Saturday, July 16, 2011

Wallis Simpson
(June 19, 1986 - April 24, 1986)





American socialite Wallis Simpson, previously Wallis Spencer, was born Bessie Wallis Warfield on June 19, 1896, in Blue Ridge Summit, Pennsylvania, a summer resort near the Maryland border. Wallis's father died shortly after her birth and she and her widowed mother were partly supported by their wealthier relatives. Her first marriage, to U.S. naval officer Win Spencer, was punctuated with periods of separation and eventually ended in divorce. In 1934, during her second marriage, to Ernest Simpson, she allegedly became the mistress of Edward, Prince of Wales. Two years later, after Edward's accession as King, Wallis divorced her second husband and Edward proposed to her. The King's desire to marry a woman with two living ex-husbands threatened to cause a constitutional crisis in the United Kingdom and the Dominions.
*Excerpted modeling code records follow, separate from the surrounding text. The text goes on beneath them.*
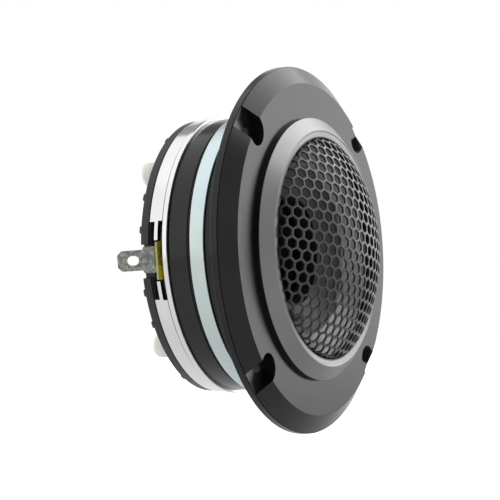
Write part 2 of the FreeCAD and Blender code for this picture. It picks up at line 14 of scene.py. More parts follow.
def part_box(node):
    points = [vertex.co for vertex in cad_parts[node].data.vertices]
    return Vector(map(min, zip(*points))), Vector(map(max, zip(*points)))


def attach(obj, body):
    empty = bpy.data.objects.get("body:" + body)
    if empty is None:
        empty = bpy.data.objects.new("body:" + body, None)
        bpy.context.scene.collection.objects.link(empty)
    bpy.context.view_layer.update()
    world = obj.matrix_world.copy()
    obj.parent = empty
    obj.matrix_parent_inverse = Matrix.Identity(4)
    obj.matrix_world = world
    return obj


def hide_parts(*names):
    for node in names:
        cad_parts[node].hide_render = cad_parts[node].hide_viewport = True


MM = 0.001
SEGMENTS = 256
SMOOTH_BELOW = 32.0

# Places on the flange and the motor that the outlines share
MOUNT_R = 50.5
MOUNT_BEARINGS = (45.0, 135.0, 225.0, 315.0)
POCKET_HALF_W = 4.5
POCKET_FLOOR_Y = -2.55
FACE_R, LAND_R, LAND_Y = 52.0, 41.2, -6.5
SEAT_R, BOSS_R = 38.6, 43.2
TOP_BOSS_R, SLOT_IN_R = 41.3, 36.6
COVER_SCREW_HOLE_R = 1.7
NOTCH_IN_R, NOTCH_ARC, NOTCH_END_Y = 40.6, 7.0, 34.0
# Where the painted shade line behind the ring's front groove ends, in metres.
GROOVE_SHADE_Y = 0.02422
MOUNT_HOLE_R = 2.2
THROAT_R = 17.05
MOTOR_TURN = 2.3
COVER_SCREW_R = 37.6
CAP_R = 3.75
RIB_BEARINGS = (13.2, 27.5, 60.7)

# Grille: a flat hexagonal lattice laid on a dome
DOME_SPHERE_R = 56.2
GRILLE_T = 0.6
BEND_FROM_R = 33.2
BEND_R = 2.8
DOME_EDGE_R = 34.36
HEX_PITCH = 3.964
HEX_ACROSS = 3.06
HEX_TURN = -9.92
HEX_SHIFT = (0.987, -0.730)
HEX_FIELD_REACH = 37.85
HEX_CORNER_R = 0.42

# Terminals
BOARD_W = 11.5
BOARD_IN_R, BOARD_OUT_R = 36.7, 44.4
TAB_BEND_R = 43.6
TAB_T = 0.8
TAB_LEAN = 25.0
TAB_OFFSET = 0.5
RIVET_R = 40.3
POCKET_ARC, REAR_POCKET_ARC = 16.3, 16.0
POCKET_END_Y, REAR_POCKET_Y = 25.6, 26.75

# Camera and floor, in metres
CAMERA_TARGET = Vector((-0.0076, 0.0122, 0.0008))
CAMERA_SIDE = Vector((-0.8908, -0.4536, -0.0252))
CAMERA_DISTANCE = 0.8768
CAMERA_ROLL = -2.83
CAMERA_LENS = 201.6
FLOOR_DROP = 0.045

BODY = "tweeter_body"
RANGE_SOCKETS = ("From Min", "From Max", "To Min", "To Max")


# ---------------------------------------------------------------- geometry helpers


def span(node):
    """Outer radius, front y and back y of a round CAD node, in millimetres."""
    low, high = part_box(node)
    return max(high.x, -low.x) / MM, low.y / MM, high.y / MM


def rounded(outline, steps=4):
    """The points of a closed (radius, y, fillet) outline with its corners rounded off."""
    points = []
    for i, (r, y, fillet) in enumerate(outline):
        corner = Vector((r, y))
        back = Vector(outline[i - 1][:2]) - corner
        ahead = Vector(outline[(i + 1) % len(outline)][:2]) - corner
        if fillet <= 0:
            points.append(corner)
            continue
        half = back.angle(ahead) / 2
        reach = min(fillet / math.tan(half), 0.48 * back.length, 0.48 * ahead.length)
        radius = reach * math.tan(half)
        centre = corner + (back.normalized() + ahead.normalized()).normalized() * (radius / math.sin(half))
        first = corner + back.normalized() * reach - centre
        last = corner + ahead.normalized() * reach - centre
        sweep = first.angle_signed(last)
        for k in range(steps + 1):
            points.append(centre + Matrix.Rotation(-sweep * k / steps, 2) @ first)
    return points


def revolved(outline, segments=SEGMENTS, steps=4):
    """A bmesh in millimetres turned about Y from a closed outline."""
    bm = bmesh.new()
    rings = []
    for r, y in rounded(outline, steps):
        if r < 1e-4:
            rings.append([bm.verts.new((0, y, 0))])
            continue
        turn = [2 * math.pi * k / segments for k in range(segments)]
        rings.append([bm.verts.new((-r * math.sin(a), y, r * math.cos(a))) for a in turn])
    for i, ring in enumerate(rings):
        skin(bm, ring, rings[(i + 1) % len(rings)])
    bmesh.ops.recalc_face_normals(bm, faces=bm.faces)
    return bm


def skin(bm, one, two):
    """Faces between two rings of vertices, either of which may be a single pole."""
    count = max(len(one), len(two))
    if len(one) == len(two) == 1:
        return
    for k in range(count):
        quad = [one[k % len(one)], one[(k + 1) % len(one)], two[(k + 1) % len(two)], two[k % len(two)]]
        corners = [v for i, v in enumerate(quad) if v not in quad[:i]]
        bm.faces.new(corners)


def made(name, bm):
    """An object from a bmesh in millimetres."""
    bmesh.ops.scale(bm, vec=(MM, MM, MM), verts=bm.verts)
    mesh = bpy.data.meshes.new(name)
    bm.to_mesh(mesh)
    bm.free()
    obj = bpy.data.objects.new(name, mesh)
    bpy.context.scene.collection.objects.link(obj)
    return obj


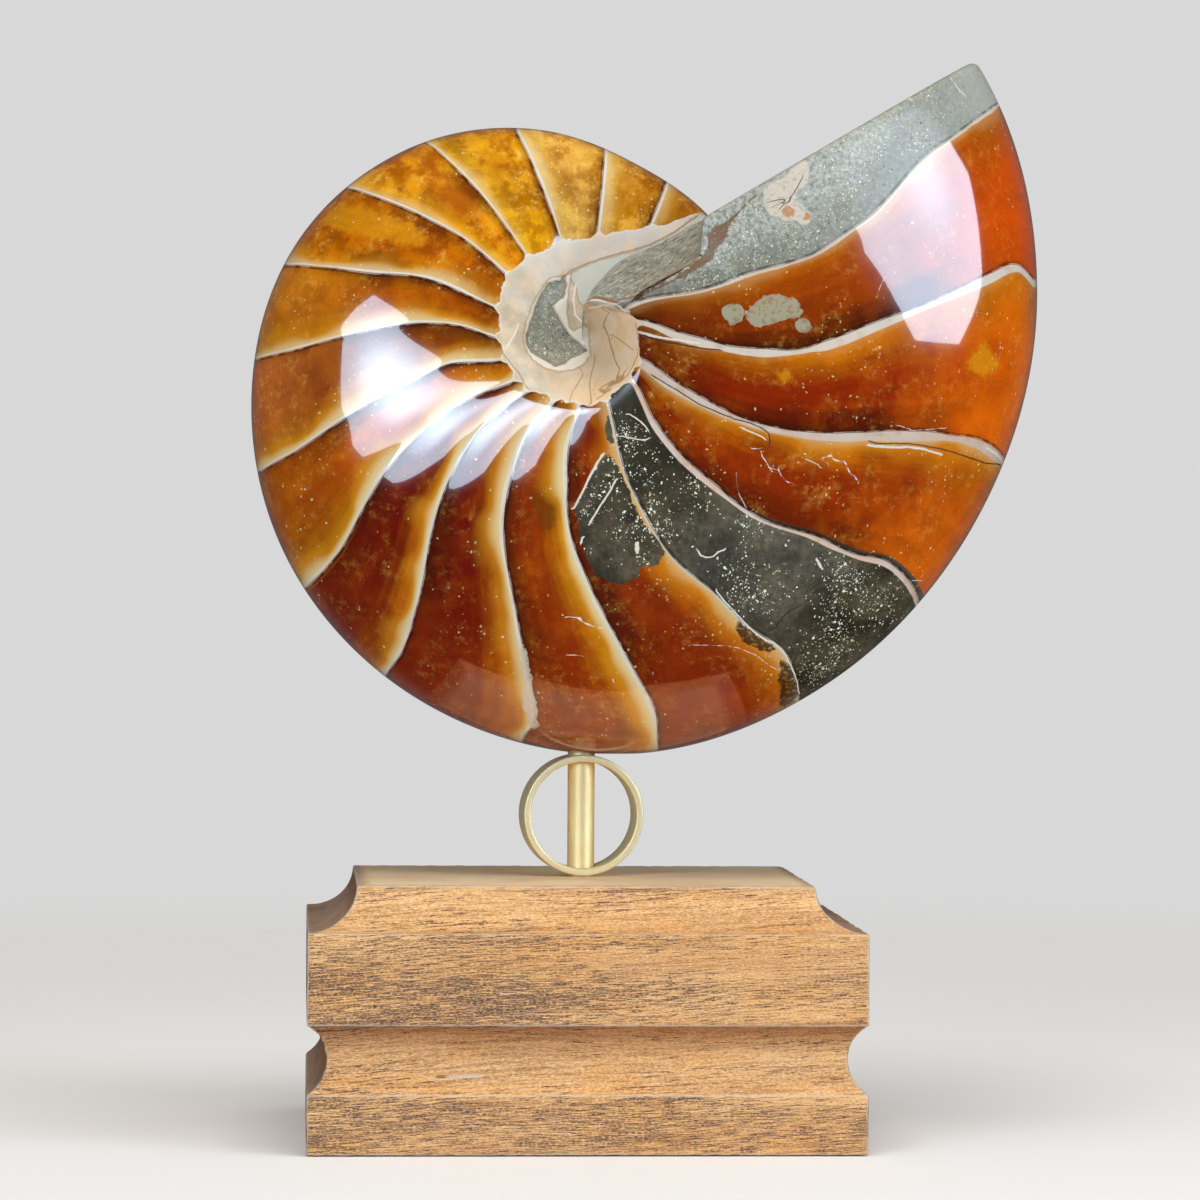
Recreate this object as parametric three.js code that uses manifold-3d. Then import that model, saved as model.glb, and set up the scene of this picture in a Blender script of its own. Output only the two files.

This prospect ultimately led to the King's abdication in December 1936 to marry Simpson. After the abdication, the former king was named Duke of Windsor by his brother King George VI. Edward married Wallis six months later, after which she was formally known as the Duchess of Windsor, without the style "Her Royal Highness". Before, during and after World War II, the Duke and Duchess of Windsor were suspected by many in government and society of being Nazi sympathizers. In the 1950s and 1960s, she and the Duke shuttled between Europe and the United States, living a life of leisure as society celebrities. After the Duke's death in 1972, the Duchess lived in seclusion and was rarely seen in public. She died in Paris in 1986. Her private life has been a source of much speculation, and she remains a controversial figure in British history.